Albert Facey 1894-1982, A Fortunate Life
“World War II is not simply and purely a 'good war.' It was
accompanied by too many atrocities on our side – too many bombings of civilian
populations. There were too many betrayals of the principles for which the war
was supposed to have been fought…Yes, World War II had a strong moral aspect to
it – the defeat of fascism. But I deeply resent the way the so-called good war
has been used to cast its glow over all the immoral wars we have fought in the
past fifty years: in Vietnam, Laos, Cambodia, Grenada, Panama, Iraq,
Afghanistan. I certainly don't want our government to use the triumphal
excitement surrounding World War II to cover up the horrors now taking place in
Iraq.”
Howard Zinn,World War Two Veteran, Historian, Activist and Writer
1922-2010 in 2003.
“Who is it doing the fighting? A well-trained and professional
force that’s highest collective desire is to go to war, any war. This force
does not fight for Queen and Country. It fights when it is told to fight. Even
when the Generals believe that a certain war is illegal or un-winnable or
detrimental to the long-term security of these isles, when it comes to the
crunch they always want war. What does the fighting involve?
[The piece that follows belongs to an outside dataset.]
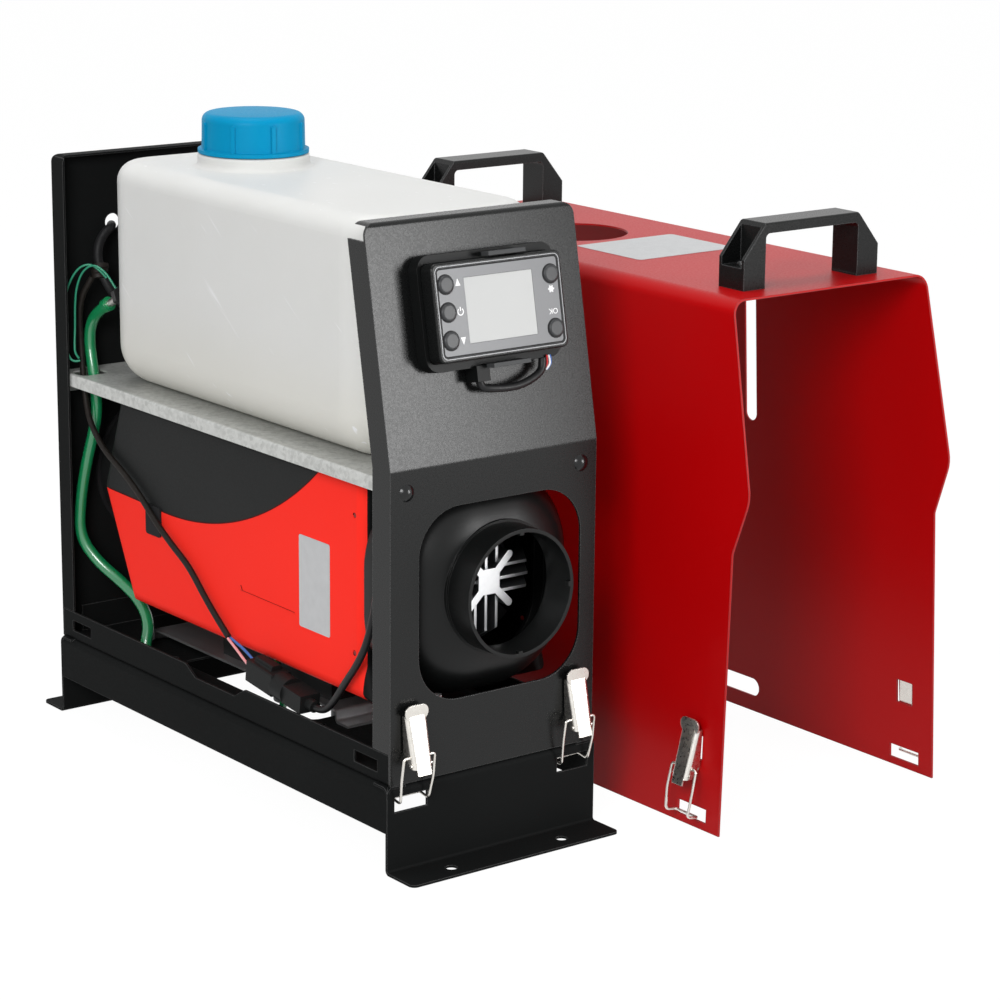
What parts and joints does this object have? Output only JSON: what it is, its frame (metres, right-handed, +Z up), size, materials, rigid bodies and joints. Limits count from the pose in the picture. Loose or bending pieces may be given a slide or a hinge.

Well if you believe the media or the citations written for medals
awarded you might imagine that the fighting consists of bayonet charges, lone
hand grenade assaults on enemy positions or modern-day spitfire pilots
scrambling to some noble action.
In my experience the reality is a lot darker. Long periods of
waiting punctuated by unforeseen moments of extreme violence. Having your legs
blown off by an IED. A supposed ally shooting holes in your chest. Dying in a
helicopter crash. Burning to death in a transport plane. Being beaten to death
by an angry mob. Being shot in the face as you break into some one’s home.
The reality is setting up thousands of checkpoints in the country
you have occupied, disrupting the lives of the people and then killing them
when they approach too quickly or fail to stop in time.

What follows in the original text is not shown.